The reasons why earlier pre-rendered artwork was inferior is for a number of reasons. Part of it is, as others mentioned, lower resolution and lower number of colors available. Other reasons include that pre-rendering images isn't easy either! Toy Story 1 had each frame rendered on a server farm of 300 processors, and even then, every frame took between 45 minutes and 30 hours to render, and Pixar basically had to invent most of the technology and algorithms from scratch, and had brilliant computer scientists like Catmul heading it up. Average videogame studios didn't have the technical expertise in that (at the time) cutting-edge field, nor the massive amount of specialized computer hardware necessary to pull it off within their limited budgets.

Further, there's also the issue of the massive amount of 3D modelling that must be done to create models (to prerender) with very high polygon counts.

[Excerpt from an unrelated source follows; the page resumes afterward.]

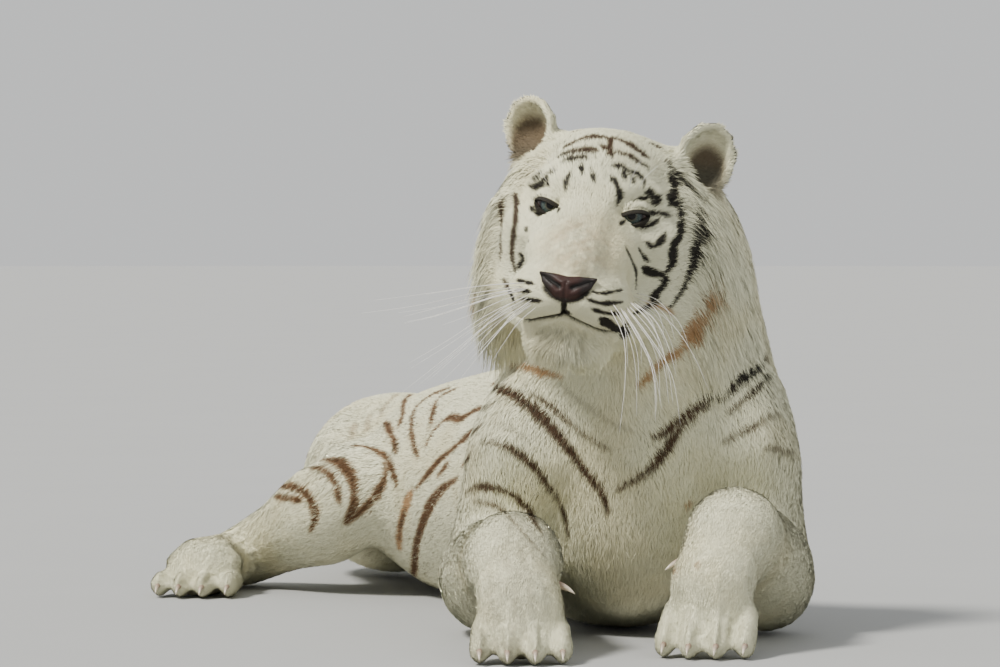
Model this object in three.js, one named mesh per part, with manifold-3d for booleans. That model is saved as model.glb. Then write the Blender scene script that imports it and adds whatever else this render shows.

The 3D modellers' computers need to be able to render the individual 3D models (without lighting) at least almost in real-time, otherwise modelling gets very frustrating fast, so this also puts a soft cap on the quality of the individual objects that will be pre-rendered.

The better option for PS1-era games would be having artists create the 2D backgrounds, perhaps with some basic polygonal scene modelling, rather than trying to 3D model complex scenes.

Legend of Dragoon and Chrono Cross looked very good (about the same quality as your RE3: Nemesis screenshot) when exploring the world, though in both those games the actual characters and all in-combat scenes used 3D models that were low-polygon and suffered in comparison to the non-combat backgrounds.

Diablo 2 pre-rendered all their character models, that way they could have their character models be higher polygons than they'd otherwise be able to do. To pre-render their models, they had to essentially take (automated) screenshots of their models from every rotation, for every keyframe of animation, and do the same for each piece of equipment, which they would layer on top (called "paper-dolling"), because different equipment in Diablo 2 affected your avatar's appearance.